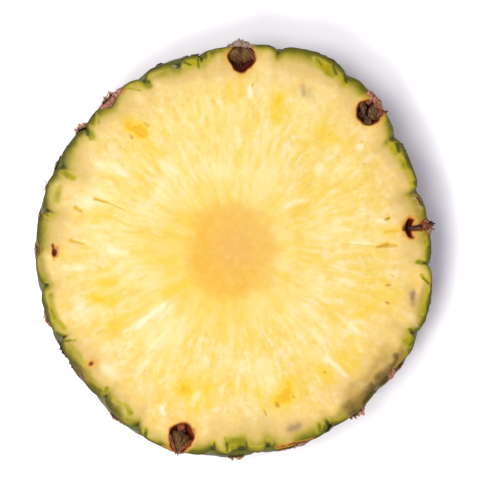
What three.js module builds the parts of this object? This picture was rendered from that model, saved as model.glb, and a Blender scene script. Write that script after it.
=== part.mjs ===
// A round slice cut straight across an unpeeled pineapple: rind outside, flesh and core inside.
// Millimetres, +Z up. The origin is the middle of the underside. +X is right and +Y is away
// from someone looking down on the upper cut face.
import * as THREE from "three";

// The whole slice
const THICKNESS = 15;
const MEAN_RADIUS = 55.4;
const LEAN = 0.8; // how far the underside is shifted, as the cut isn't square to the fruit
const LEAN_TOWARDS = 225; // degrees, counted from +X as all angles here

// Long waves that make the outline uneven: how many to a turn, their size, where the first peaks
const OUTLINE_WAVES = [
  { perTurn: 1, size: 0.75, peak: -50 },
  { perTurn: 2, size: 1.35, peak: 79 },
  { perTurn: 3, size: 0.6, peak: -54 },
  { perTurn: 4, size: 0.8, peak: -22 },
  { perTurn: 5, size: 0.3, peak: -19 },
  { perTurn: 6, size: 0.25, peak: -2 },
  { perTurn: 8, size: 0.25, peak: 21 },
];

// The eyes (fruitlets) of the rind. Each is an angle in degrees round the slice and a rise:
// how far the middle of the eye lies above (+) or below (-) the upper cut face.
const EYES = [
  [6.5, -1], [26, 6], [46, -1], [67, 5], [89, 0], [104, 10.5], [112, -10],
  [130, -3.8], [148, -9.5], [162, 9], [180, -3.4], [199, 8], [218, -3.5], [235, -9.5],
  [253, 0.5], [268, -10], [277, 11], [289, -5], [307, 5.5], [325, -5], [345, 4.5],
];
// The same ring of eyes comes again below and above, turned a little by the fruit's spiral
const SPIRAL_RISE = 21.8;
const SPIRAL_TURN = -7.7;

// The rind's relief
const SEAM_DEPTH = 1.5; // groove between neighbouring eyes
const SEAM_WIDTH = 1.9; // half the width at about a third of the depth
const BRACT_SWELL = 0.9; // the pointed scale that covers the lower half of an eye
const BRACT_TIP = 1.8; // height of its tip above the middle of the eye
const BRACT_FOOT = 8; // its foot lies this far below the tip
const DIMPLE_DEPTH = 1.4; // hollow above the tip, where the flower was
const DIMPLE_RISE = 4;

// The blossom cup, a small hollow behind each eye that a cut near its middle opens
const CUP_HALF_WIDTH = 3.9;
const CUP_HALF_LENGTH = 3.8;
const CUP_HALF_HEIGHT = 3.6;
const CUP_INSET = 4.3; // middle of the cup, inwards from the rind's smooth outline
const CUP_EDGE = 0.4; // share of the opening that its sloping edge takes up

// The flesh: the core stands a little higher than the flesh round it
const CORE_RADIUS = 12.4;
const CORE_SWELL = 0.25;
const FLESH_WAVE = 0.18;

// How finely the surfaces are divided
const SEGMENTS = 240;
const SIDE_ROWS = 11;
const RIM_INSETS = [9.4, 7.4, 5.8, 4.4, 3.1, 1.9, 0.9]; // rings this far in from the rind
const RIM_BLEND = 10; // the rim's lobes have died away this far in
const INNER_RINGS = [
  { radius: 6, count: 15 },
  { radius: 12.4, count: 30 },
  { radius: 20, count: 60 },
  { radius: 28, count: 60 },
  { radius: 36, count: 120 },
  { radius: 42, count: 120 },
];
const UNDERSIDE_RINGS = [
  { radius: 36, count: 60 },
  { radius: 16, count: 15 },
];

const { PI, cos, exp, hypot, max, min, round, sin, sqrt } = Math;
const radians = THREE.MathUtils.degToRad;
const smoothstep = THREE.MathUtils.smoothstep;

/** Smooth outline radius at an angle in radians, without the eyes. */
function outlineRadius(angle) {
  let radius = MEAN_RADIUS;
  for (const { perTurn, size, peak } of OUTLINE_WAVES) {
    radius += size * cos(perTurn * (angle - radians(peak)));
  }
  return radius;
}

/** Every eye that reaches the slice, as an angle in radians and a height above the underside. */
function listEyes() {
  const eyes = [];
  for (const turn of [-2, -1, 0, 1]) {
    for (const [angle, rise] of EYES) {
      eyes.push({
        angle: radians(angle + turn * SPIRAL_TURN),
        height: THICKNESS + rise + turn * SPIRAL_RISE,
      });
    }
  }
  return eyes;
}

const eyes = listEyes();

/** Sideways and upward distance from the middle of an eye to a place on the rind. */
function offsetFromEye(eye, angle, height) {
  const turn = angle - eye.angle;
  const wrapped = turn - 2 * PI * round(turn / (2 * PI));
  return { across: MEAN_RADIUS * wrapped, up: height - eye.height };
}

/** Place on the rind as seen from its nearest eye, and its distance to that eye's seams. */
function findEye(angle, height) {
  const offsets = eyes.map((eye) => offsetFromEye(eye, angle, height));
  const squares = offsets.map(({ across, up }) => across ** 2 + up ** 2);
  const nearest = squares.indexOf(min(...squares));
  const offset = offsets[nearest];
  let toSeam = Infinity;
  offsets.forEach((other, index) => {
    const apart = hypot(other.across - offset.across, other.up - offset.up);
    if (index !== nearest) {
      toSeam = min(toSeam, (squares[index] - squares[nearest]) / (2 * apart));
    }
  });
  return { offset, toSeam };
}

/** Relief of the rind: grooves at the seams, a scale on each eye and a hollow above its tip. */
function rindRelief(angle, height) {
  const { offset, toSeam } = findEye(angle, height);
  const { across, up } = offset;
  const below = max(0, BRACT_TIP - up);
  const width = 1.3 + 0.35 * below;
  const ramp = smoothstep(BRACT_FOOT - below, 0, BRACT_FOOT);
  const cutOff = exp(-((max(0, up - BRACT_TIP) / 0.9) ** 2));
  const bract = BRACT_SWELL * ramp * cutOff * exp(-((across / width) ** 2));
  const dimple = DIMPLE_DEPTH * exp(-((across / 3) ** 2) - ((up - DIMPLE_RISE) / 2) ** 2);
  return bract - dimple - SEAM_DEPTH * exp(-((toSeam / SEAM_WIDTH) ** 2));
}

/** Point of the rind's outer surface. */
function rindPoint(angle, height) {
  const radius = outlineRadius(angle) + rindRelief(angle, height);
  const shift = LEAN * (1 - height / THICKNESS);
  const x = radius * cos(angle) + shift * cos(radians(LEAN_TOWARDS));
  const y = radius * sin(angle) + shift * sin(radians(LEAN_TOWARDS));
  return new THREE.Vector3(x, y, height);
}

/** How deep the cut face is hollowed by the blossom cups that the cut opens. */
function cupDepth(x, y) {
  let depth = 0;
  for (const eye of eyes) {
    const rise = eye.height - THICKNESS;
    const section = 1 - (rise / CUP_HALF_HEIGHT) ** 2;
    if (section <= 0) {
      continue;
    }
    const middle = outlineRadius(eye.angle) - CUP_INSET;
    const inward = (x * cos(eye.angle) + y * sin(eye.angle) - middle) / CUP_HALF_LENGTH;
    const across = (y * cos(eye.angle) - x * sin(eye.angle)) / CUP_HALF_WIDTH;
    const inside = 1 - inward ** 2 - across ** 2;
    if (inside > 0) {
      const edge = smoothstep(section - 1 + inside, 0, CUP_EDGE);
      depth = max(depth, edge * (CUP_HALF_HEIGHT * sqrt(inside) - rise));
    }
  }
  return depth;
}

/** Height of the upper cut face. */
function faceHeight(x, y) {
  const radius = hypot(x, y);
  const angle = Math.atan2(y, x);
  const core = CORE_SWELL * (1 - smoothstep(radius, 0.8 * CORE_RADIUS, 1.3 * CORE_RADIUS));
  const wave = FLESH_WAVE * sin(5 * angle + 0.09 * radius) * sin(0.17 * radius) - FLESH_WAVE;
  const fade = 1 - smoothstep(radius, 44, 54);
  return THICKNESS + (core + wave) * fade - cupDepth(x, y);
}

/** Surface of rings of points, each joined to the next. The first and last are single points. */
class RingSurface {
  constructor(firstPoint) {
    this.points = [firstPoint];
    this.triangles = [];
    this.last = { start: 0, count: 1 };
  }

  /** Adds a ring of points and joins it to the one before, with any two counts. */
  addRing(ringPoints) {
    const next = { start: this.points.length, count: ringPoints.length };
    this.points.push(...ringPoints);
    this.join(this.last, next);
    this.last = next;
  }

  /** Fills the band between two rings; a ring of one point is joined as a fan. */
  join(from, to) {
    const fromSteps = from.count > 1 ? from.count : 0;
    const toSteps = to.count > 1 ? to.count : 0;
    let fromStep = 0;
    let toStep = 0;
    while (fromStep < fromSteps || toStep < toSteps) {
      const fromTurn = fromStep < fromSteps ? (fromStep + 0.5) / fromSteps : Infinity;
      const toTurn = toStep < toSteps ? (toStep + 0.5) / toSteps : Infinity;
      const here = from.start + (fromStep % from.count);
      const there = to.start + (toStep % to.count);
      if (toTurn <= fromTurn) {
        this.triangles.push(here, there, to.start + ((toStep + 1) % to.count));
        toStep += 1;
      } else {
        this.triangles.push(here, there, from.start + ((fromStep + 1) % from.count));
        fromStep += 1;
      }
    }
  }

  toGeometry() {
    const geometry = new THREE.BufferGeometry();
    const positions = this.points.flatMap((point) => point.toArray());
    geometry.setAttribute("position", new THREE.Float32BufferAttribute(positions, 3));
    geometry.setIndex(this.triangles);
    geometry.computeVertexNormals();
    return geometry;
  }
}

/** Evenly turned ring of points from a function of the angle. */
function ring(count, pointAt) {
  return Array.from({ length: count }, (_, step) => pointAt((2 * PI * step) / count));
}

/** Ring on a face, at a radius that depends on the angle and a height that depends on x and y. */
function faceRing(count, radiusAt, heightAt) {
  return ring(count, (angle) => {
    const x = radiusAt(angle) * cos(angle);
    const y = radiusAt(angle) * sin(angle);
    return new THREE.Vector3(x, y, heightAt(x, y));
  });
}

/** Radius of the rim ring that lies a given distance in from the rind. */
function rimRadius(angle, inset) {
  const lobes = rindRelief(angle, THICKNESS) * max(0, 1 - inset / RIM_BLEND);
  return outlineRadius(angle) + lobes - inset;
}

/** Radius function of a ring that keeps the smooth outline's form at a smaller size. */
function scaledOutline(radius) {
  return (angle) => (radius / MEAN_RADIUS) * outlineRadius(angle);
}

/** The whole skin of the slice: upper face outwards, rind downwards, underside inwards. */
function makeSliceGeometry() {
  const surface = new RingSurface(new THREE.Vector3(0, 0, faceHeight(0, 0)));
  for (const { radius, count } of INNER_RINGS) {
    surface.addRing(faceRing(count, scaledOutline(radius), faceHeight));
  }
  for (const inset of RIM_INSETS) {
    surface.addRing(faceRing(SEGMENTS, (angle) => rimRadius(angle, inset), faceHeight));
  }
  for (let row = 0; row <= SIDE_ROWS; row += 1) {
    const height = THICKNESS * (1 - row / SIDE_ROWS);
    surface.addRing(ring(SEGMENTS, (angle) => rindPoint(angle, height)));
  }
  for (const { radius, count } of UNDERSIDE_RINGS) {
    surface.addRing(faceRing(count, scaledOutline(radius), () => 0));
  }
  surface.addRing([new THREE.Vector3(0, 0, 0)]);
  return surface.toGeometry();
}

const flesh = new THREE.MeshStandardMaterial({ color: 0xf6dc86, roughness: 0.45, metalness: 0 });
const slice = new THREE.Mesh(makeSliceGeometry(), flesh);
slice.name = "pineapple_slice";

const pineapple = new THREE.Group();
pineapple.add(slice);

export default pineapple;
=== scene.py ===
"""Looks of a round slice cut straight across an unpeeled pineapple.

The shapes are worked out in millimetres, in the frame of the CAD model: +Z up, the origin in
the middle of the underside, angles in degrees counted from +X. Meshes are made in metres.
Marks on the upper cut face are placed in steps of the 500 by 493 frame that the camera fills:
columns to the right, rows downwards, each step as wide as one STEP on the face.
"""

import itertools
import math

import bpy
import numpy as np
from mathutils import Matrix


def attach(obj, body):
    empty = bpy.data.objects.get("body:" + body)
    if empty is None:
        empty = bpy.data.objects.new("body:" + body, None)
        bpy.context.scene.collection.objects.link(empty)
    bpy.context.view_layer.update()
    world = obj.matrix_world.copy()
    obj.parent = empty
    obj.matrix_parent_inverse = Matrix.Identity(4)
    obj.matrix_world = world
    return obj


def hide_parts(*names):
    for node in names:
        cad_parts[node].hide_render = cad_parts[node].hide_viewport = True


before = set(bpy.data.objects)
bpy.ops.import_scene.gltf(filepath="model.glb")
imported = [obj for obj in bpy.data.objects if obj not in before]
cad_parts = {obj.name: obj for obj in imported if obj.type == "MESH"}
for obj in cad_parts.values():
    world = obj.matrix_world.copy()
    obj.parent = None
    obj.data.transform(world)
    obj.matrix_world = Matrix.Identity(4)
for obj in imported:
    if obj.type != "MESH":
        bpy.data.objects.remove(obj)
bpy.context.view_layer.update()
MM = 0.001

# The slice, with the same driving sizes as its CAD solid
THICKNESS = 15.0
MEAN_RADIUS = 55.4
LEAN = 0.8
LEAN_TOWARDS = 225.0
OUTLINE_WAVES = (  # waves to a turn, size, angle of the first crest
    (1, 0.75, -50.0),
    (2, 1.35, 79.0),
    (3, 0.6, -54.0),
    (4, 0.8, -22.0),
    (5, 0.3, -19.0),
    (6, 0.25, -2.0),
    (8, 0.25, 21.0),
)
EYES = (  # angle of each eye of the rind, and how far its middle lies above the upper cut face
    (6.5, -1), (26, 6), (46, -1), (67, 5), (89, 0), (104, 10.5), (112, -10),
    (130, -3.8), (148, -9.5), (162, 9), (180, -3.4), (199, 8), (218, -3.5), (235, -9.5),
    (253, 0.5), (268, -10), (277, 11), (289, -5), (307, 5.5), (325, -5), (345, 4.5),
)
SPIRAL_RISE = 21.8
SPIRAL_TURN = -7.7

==

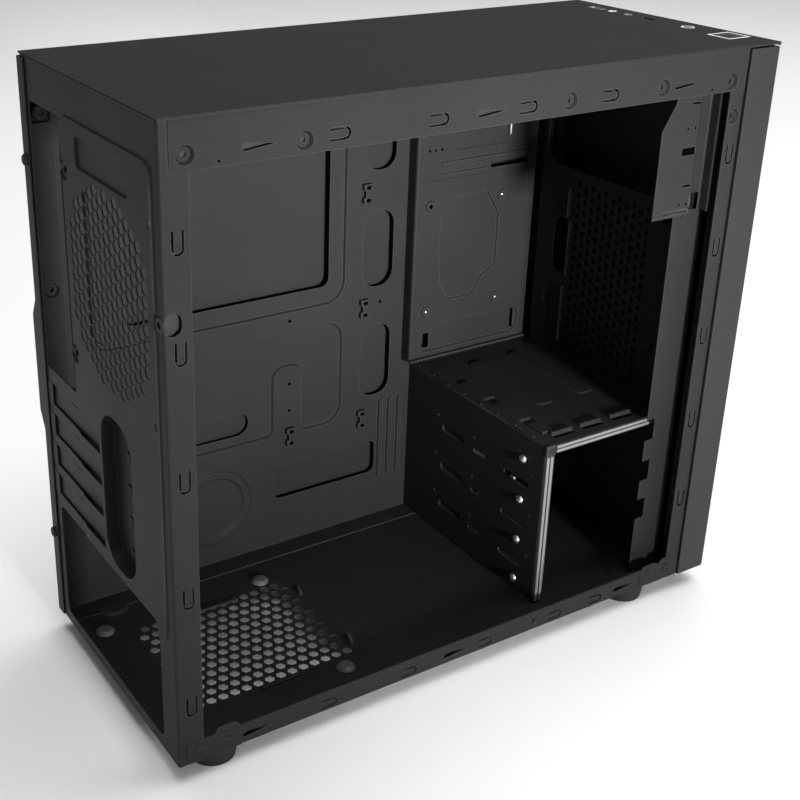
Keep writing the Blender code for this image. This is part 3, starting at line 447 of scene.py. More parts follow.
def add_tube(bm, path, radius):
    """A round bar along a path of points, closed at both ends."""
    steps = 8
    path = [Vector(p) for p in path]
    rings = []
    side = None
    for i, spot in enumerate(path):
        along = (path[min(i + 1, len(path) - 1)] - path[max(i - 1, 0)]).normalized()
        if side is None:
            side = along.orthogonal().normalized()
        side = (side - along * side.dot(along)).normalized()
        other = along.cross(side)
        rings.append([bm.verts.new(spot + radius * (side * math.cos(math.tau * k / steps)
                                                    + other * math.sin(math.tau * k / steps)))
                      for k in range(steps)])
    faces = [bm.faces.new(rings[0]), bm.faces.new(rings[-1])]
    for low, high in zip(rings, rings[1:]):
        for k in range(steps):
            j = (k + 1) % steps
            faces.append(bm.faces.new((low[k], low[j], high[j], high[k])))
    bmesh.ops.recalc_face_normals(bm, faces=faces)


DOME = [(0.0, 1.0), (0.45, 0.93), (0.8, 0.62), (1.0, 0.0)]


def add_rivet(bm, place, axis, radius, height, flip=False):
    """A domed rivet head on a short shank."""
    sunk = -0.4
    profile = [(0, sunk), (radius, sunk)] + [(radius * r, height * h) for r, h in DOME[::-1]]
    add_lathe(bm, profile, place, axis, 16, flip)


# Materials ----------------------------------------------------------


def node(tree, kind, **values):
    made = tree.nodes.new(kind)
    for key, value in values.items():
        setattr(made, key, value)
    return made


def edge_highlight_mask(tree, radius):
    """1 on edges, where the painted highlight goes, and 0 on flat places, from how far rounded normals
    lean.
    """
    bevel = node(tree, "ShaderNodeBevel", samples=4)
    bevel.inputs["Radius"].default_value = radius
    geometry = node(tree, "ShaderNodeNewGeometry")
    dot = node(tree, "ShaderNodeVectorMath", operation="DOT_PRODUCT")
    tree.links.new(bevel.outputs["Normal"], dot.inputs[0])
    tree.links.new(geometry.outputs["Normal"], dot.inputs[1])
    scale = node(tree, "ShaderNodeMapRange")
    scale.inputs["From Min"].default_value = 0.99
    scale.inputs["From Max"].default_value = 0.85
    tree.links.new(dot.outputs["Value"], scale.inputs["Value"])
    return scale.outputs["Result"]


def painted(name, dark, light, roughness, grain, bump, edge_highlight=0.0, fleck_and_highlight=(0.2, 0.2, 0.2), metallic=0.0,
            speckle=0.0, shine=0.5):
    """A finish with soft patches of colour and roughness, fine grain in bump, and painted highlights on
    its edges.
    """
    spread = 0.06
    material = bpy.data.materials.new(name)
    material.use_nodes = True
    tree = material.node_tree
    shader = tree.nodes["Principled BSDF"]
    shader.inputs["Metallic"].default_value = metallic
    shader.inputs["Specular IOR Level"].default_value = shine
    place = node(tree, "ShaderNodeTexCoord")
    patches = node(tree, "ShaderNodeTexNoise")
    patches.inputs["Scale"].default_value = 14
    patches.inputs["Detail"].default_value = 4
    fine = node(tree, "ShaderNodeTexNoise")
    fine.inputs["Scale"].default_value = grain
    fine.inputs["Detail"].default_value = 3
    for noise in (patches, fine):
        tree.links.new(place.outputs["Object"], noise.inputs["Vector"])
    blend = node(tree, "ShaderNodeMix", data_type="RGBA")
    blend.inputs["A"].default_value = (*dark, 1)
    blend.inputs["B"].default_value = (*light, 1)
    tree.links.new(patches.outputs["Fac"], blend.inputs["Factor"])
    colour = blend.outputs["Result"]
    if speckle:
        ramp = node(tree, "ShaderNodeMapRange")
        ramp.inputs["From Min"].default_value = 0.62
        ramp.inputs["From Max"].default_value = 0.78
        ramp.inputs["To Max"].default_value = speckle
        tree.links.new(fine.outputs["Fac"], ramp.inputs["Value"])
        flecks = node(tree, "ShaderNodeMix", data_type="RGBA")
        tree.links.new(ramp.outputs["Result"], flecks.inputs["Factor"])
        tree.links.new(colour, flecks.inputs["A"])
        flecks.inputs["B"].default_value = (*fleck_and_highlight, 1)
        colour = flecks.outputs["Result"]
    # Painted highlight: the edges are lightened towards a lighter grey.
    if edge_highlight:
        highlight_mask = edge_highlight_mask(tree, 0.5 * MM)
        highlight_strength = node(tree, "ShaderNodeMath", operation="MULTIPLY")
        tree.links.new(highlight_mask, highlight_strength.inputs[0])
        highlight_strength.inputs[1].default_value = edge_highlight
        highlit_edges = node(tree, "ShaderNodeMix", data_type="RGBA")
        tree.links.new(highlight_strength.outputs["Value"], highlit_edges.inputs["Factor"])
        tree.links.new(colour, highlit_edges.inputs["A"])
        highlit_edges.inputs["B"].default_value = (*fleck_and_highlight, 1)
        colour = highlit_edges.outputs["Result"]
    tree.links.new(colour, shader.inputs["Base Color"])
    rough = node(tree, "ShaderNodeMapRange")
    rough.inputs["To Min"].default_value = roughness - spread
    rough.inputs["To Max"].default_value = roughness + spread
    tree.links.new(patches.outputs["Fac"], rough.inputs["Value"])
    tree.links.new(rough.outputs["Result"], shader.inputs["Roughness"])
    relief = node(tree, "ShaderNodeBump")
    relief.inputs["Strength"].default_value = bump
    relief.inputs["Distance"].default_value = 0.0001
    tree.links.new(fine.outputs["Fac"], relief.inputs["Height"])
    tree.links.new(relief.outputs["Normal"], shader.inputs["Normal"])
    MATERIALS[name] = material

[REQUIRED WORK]
Retype exactly what runs from the line containing "const flesh = new" through the line containing "before = set(bpy.data.objects)", both lines included, and stop there.

[OUTPUT FOR THIS TASK]
const flesh = new THREE.MeshStandardMaterial({ color: 0xf6dc86, roughness: 0.45, metalness: 0 });
const slice = new THREE.Mesh(makeSliceGeometry(), flesh);
slice.name = "pineapple_slice";

const pineapple = new THREE.Group();
pineapple.add(slice);

export default pineapple;
=== scene.py ===
"""Looks of a round slice cut straight across an unpeeled pineapple.

The shapes are worked out in millimetres, in the frame of the CAD model: +Z up, the origin in
the middle of the underside, angles in degrees counted from +X. Meshes are made in metres.
Marks on the upper cut face are placed in steps of the 500 by 493 frame that the camera fills:
columns to the right, rows downwards, each step as wide as one STEP on the face.
"""

import itertools
import math

import bpy
import numpy as np
from mathutils import Matrix


def attach(obj, body):
    empty = bpy.data.objects.get("body:" + body)
    if empty is None:
        empty = bpy.data.objects.new("body:" + body, None)
        bpy.context.scene.collection.objects.link(empty)
    bpy.context.view_layer.update()
    world = obj.matrix_world.copy()
    obj.parent = empty
    obj.matrix_parent_inverse = Matrix.Identity(4)
    obj.matrix_world = world
    return obj


def hide_parts(*names):
    for node in names:
        cad_parts[node].hide_render = cad_parts[node].hide_viewport = True


before = set(bpy.data.objects)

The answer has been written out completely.